Thursday, 2 January 2014

Which Christians Actually Evangelize

A Christian is one who should follow the teachings of Jeshua, the Nazarene born in the tribe of king David, who is been called the son of God and the Messiah or Christ Jesus. One of those tasks Jesus has given to his followers is to go out into the world and to evangelize or witness.

According to a new survey from Barna Group. "Is Evangelism Going Out of Style?" evangelism is fading fastest among the middle class.

On Stepping toes I talk about my frustration when I look at the current position of people willing to bring the Good News to others.

73% of born again Christians say they have a personal responsibility to share their faith with others, but I can not see that they live or take action according to what they believe. Only half (52%) of born again Christians say they actually did share the Gospel at least once this past year to someone with different beliefs, in the hope that they might accept Jesus Christ as their Saviour. Evangelicals have the highest rate of failure to follow through (31% did not evangelize in the past year). By contrast, Catholics are the least likely to believe evangelism is their personal responsibility (34%), but in the United States have the highest success rate (33% did evangelize in the past year).

The study brings out that millennials are the one generation of "born-again" Christians where "the practice of evangelism is notably on the rise." But also that I can not really notice when I do look at the 'preaching world". Despite being known as the "social justice" generation — alleged to be trading spiritual causes for physical ones — evangelism among millennials increased nine percent in recent years, according to Barna. Other generations either stayed the same or declined in their evangelism practices.

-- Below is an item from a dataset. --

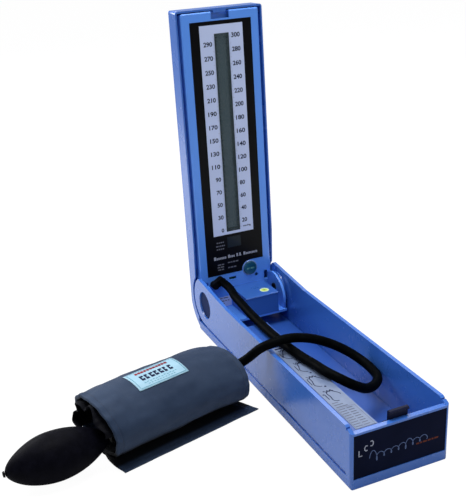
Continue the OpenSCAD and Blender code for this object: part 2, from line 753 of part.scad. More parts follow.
module sensor_box() color(panel_blue) in_lid() difference() {
    block([box_left, box_front, foot_z + foot_t], [box_right, panel_y, box_top - box_cover_t]);
    block([box_left + box_wall, box_front + box_wall, foot_z + foot_t + box_wall],
        [box_right - box_wall, panel_y - box_wall, box_top + 1]);
    translate([sensor_port[0], panel_y + 1, sensor_port[1]]) rotate([90, 0, 0])
        cylinder(h = 5, r = 3);
}

module sensor_box_cover() color(panel_blue) in_lid() {
    difference() {
        block([box_left - 0.4, box_front - 0.4, box_top - box_cover_t + 0.1],
            [box_right + 0.4, panel_y - 0.1, box_top]);
        // chamfer along the front edge
        translate([0, box_front - 0.4, box_top]) rotate([45, 0, 0])
            translate([-50, -0.5, -0.5]) cube([100, 1, 1]);
    }
    difference() {
        block([box_left + box_wall + play, box_front + box_wall + play, box_top - box_cover_t - 1.6],
            [box_right - box_wall - play, panel_y - box_wall - play, box_top - box_cover_t + 0.2]);
        block([box_left + 2 * box_wall, box_front + 2 * box_wall, box_top - box_cover_t - 3],
            [box_right - 2 * box_wall, panel_y - 2 * box_wall, box_top - box_cover_t + 0.1]);
    }
}

module check_seal() color("#d8ec58") in_lid()
    translate([21, -12.5, box_top]) cylinder(h = 0.25, r = 5.3);

module pressure_sensor() color("#30343a") in_lid() {
    block([-2, -18, foot_z + foot_t + box_wall], [18, 0, foot_z + foot_t + box_wall + 1.4]);
    block([1, -15, foot_z + foot_t + box_wall + 1.3], [13, -2, -8.5]);
    rod([sensor_port[0], -2.1, sensor_port[1]], [sensor_port[0], sensor_port_y - 0.1, sensor_port[1]], 1.9);
}

module sensor_tube() color(rubber) in_lid() sweep(smooth(sensor_tube_route, 2), 2.4, 8);

// Two round eyes joined by an arm, with the hose's collar in front and the stem behind.
module hose_elbow() color(black) in_lid() {
    eye_r = elbow_r + 0.6;
    arm = outlet - stem;
    translate([0, elbow_y + eye_r, 0]) rotate([90, 0, 0]) linear_extrude(2 * eye_r - 1) union() {
        translate(stem) circle(eye_r, $fn = 32);
        translate(outlet) circle(eye_r, $fn = 32);
        translate(stem) rotate([0, 0, atan2(arm[1], arm[0])])
            translate([0, -elbow_r]) square([norm(arm), 2 * elbow_r]);
    }
    rod([stem[0], elbow_rear, stem[1]], [stem[0], elbow_y, stem[1]], stem_r);
    rod([outlet[0], elbow_y, outlet[1]], [outlet[0], elbow_y - collar_len, outlet[1]],
        elbow_r, hose_d / 2 + 0.3);
}

module hose() color(rubber) sweep(smooth(hose_route, 2), hose_d / 2, 10);

// ---- cuff and bulb ----

// A layer of the roll in end view: turns of cloth from one angle to another, counted from
// underneath towards the back. Drawn with X to the back and Y up.
function roll_point(angle, r) = [r * roll_wide * sin(angle), roll_z - r * roll_high * cos(angle)];

module roll_layer(from, to, r, pitch, t) {
    step = (to - from) / round((to - from) / 9);
    polygon(concat(
        [for (a = [from:step:to + 0.01]) roll_point(a, r - pitch * a / 360)],
        [for (a = [to:-step:from - 0.01]) roll_point(a, r - pitch * a / 360 - t)]));
}

// The roll's own frame: X along its axis from its left end, Y to its back.
module in_roll() {
    translate([roll_left[0], roll_left[1], 0]) rotate([0, 0, roll_angle]) children();
}

module cuff_wrap() color(cloth) difference() {
    in_roll() difference() {
        union() {
            rotate([90, 0, 90]) linear_extrude(cuff_len)
                roll_layer(0, 360 * roll_turns, roll_r, roll_pitch, cuff_t);
            linear_extrude(cuff_t - 0.3) polygon([
                [9, 0.5], [7, -16], [8.5, -flap_reach + 3.5], [cuff_len + 9, -flap_reach], [cuff_len - 4, 0.5]]);
        }
        // the left end is cut at a slant, and its upper edge stands out
        translate([0, 0, 2 * roll_z]) rotate([0, -end_slant, 0])
            translate([-50, -100, -150]) cube([50, 200, 200]);
        // the bladder's pocket between the layers of cloth
        translate([26, 0, 0]) rotate([90, 0, 90]) linear_extrude(bladder_len)
            roll_layer(60, 215, roll_r - (cuff_t - pocket_t) / 2, roll_pitch, pocket_t);
    }
    port_hole(hose_end, [-1, 0, 0]);
    port_hole(bulb_tube_end, bulb_tube_aim);
}

// Where the tubes' ports pass through the inner layer of cloth.
module port_hole(p, aim) {
    q = p + aim * port_len;
    rod(q, [q[0], q[1], 2 * roll_z - 4.5], port_r + 0.9);
}

// A port stands up from a tube's end into the bladder.
module port(p, aim) {
    q = p + aim * port_len;
    rod(p, q, port_r);
    rod([q[0], q[1], q[2] - port_r - 1], [q[0], q[1], 2 * roll_z - 5.2], port_r + 0.7);
}

module cuff_label() color("#cfe6ea") in_roll()
    translate([43, 0, 0]) rotate([90, 0, 90]) linear_extrude(53)
        roll_layer(159, 204, roll_r + label_t + 0.15, roll_pitch, label_t);

module cuff_bladder() color("#2a2a2e") {
    in_roll() translate([26.5, 0, 0]) rotate([90, 0, 90]) linear_extrude(bladder_len - 1)
        roll_layer(60, 215, roll_r - (cuff_t - pocket_t) / 2 - 0.15, roll_pitch, pocket_t - 0.3);
    port(hose_end, [-1, 0, 0]);
    port(bulb_tube_end, bulb_tube_aim);
}

// A side view of the bulb turned about its axis.
function bulb_radius(u) = bulb_d / 2 * pow(sin(180 * pow(u, 0.92)), 0.62);

module bulb() color(rubber) in_bulb() rotate_extrude($fn = 48) difference() {
    polygon(concat(
        [[0, 0]],
        [for (i = [0:18]) let (u = 0.012 + 0.95 * i / 18) [bulb_radius(u), bulb_len * u]],
        [[valve_r, bulb_len], [0, bulb_len]]));
    polygon(concat(
        [[0, 5]],
        [for (i = [0:14]) let (u = 0.06 + 0.83 * i / 14) [bulb_radius(u) - bulb_wall, bulb_len * u]],
        [[0, bulb_len * 0.89]]));
}

// The bulb's own frame: Z from its tip to the valve.
module in_bulb() {
    translate(bulb_tip) rotate([0, acos(bulb_aim[2]), atan2(bulb_aim[1], bulb_aim[0])]) children();
}

module intake_valve() color("silver") in_bulb() translate([0, 0, -1.6]) difference() {
    cylinder(h = 1.6, r1 = 2.4, r2 = 3, $fn = 32);
    translate([0, 0, -1]) cylinder(h = 2, r = 0.8, $fn = 24);
}

module release_valve() color("silver") in_bulb() translate([0, 0, bulb_len]) {
    cylinder(h = valve_len, r = valve_r);
    translate([0, 0, 2]) cylinder(h = 2, r = valve_r + 0.8);
    difference() {
        translate([0, 0, valve_len / 2]) rotate([0, -90, 0]) cylinder(h = valve_r + 3, r = 3.6, $fn = 32);
        translate([0, 0, valve_len / 2]) rotate([0, -90, 0])
            cylinder(h = valve_r + 4, r = 2 + pin_play, $fn = 32);
    }
}

module valve_screw() color("silver") in_bulb() translate([0, 0, bulb_len + valve_len / 2])
    rotate([0, -90, 0]) translate([0, 0, valve_r + 3.4]) {
        cylinder(h = 4.5, r = screw_head_r, $fn = 12);
        translate([0, 0, -2.6]) cylinder(h = 2.8, r = 2, $fn = 32);
    }

module bulb_tube() color(rubber) sweep(smooth(bulb_tube_route, 2), hose_d / 2 - 0.4, 8);

base_case();
bottom_cover();
tray_liner();
cover_screws();
front_plate();
instruction_sheet();
panel_label();
hinge_pins();
pivot_caps();
latch_guide();
latch_tongue();
lid_shell();
lid_panel();
lid_screws();
fascia();
scale_plate();
column_glass();
column_display();
status_window();
button_ring();
power_button();
circuit_board();
battery_holder();
battery_contacts();
batteries();
battery_door();
sensor_box();
sensor_box_cover();
check_seal();
pressure_sensor();
sensor_tube();
hose_elbow();
hose();
cuff_wrap();
cuff_label();
cuff_bladder();
bulb();
intake_valve();
release_valve();
valve_screw();
bulb_tube();
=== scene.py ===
import math

import bmesh
import bpy
from mathutils import Matrix, Vector, noise


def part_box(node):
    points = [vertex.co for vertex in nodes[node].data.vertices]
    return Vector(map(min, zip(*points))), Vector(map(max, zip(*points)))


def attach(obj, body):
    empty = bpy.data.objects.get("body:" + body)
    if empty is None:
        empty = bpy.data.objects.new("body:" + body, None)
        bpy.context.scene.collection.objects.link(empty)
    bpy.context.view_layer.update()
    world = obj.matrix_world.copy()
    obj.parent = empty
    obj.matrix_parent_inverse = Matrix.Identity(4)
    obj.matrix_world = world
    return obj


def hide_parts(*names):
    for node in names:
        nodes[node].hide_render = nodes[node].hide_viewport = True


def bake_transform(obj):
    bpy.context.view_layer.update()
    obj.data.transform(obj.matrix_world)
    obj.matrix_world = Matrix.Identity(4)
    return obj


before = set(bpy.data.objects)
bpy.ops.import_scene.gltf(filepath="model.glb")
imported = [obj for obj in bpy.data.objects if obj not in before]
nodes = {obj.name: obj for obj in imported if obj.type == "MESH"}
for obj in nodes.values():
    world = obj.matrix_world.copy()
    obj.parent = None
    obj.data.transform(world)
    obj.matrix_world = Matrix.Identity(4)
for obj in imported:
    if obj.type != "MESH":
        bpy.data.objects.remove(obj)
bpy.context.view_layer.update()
scene = bpy.context.scene

MM = 0.001
HINGE = Vector((0, 157, 41))  # the lid's axis, in millimetres
LEAN = math.radians(2)  # how far the open lid leans back
PROUD = 0.05  # how far marks and stitches stand off what they lie on
MERGE = 0.01 * MM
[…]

Middle-class "born-again" Christians have the lowest rate of evangelism among other household income groups. 
Notes Barna:
This is particularly paradoxical since born again, middle-income adults are the most likely out of all income groups to affirm their personal responsibility to evangelize—76% do so. Yet only 37% of those adults have shared their faith this past year. Furthermore, born again, middle-income adults are evangelizing less and less. For example, from 2010 to today alone, their outreach efforts dropped from 51% to 37%.